苏青和他对视着,体贴地笑了笑:当然没有生病,看心理医生并不是意味着你就有心理疾病,只是做一些疏导,轻柔的音乐,放松一下心情,缓解心理压力,最多也就是和他们随便聊聊。
陈同并不想和不认识的人聊聊,于是他没有说话。
那我们不看心理医生,苏青笑着说,你看看我?
陈同抬头瞧了他一眼,又瞥开。
他眼睛里有那么一点点期望,又羞窘。
苏青握住他的手腕:能和我说说么?你那么早起的原因?
作者有话要说:卡文迟到了,给小天使们道歉鞠躬。
怕自己表达得不够好唔就这种,不想轻易在一起的感觉。
也正是因为现在的忍耐,以后在一起之后才会更珍惜对方、更甜。
再等等,他们还小,恋爱还早。先把兔子舞跳完吧。
同哥:你号没了。
第40章 十月三日
陈同低头看着苏青握住他的手,热。
掌心的温度明显,电风扇开到最高档也降不了他的温,更何况为了不让他感冒加重,电风扇现在转得很慢,和悠悠漫长的时光一样慢。
苏青松开他,从口袋里掏出樱桃甜巧放进他手心里。
陈同飞快地瞧他一眼,剥开糖纸含着巧克力,往床里拱了拱,露出半边位置,于是苏青也躺下来。
两个人肩并肩的,谁也没看谁,谁也不敢碰着谁。
克制是一回事,克制得住克制不住是另外一回事,这事儿只能尽力,烧着了就是干柴烈火,没烧着就是暂时的偃旗息鼓,他们克制着不敢碰在一起。
苏青的手没有地方放,干脆枕在脑后。
陈同躺着,看着天花板,想:他们才认识一个多月。
这真是很奇妙,又很大胆,他们好像还没有熟到这种程度,又好像早待相逢,有一种冥冥相遇后的释然感。

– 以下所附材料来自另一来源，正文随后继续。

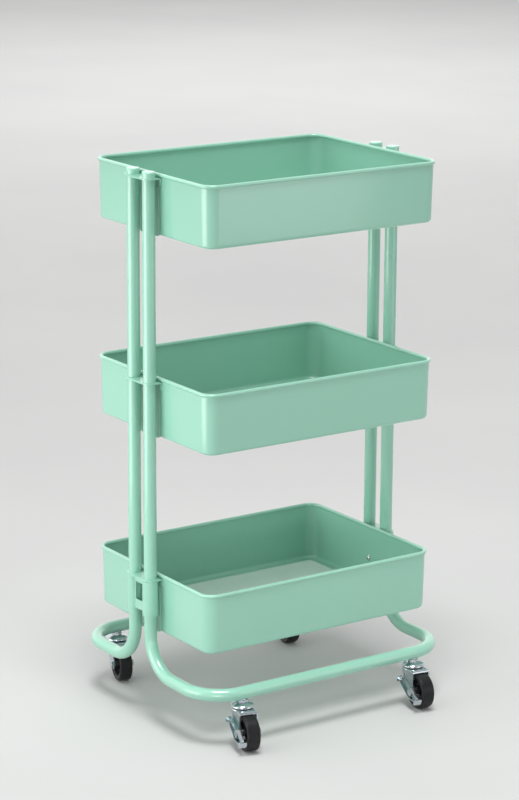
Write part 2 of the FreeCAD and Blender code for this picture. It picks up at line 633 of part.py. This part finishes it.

陈同学着苏青的模样枕起手臂:你知道有一种家长,自己未完成的、做不到的、期望的,就希望下一代来替他们完成。
苏青静静地听着。
还有一种家长,喜欢体面,孩子就是他们炫耀的资本,是脸面,是吹嘘自己多么了不起的手段。
我妈不会在人前吹嘘,但是她特别特别喜欢被别人吹捧的感觉。她希望她生出来的是一个天才。
我爸你也看见了,他话不多,不是很会钻营的人,也赚不了什么大钱。以前他是消防兵,很累、也很忙,不着家,有时候出勤回来,身上都脏兮兮的,泥巴、灰、烟熏火燎,不体面。
家长里短的,附近的人都会夸我妈,夸她懂事,心疼她不容易。可是实际上她觉得她的生活不体面也不幸福,一天比一天累。特别是在爷爷得了老年痴呆之后,她就可能觉得生活压力太大了。
小时候写作文,写我的爸爸,我写我爸是一个英雄,火场英雄,他们都很羡慕我,但是实际上的我没和英雄见过几次面,和英雄没什么记忆。我爸可能是对我妈觉得愧疚,和她分了财产,离婚了。
苏青转过身来看着他,陈同只偏头瞧了一眼,又把目光投向天花板:那时候我还小,不知道跟谁不跟谁这样的事情。我妈当时也没有固定的工作和收入来源,她主动放弃了抚养我,于是我被判给我爸。
最开始我妈是走了的。我和爷爷没人管,我爸就委托了奶奶照顾我们,就是我爷爷的后老伴儿。奶奶是个鳏寡孤独,腿脚和眼神都不太好,据说也是有儿女的,但是她的儿女不要她。
我爸给了她钱,让她给我们做做饭。后来爷爷的症状减轻不少,也都是奶奶的功劳,他们就扶持着当后老伴儿。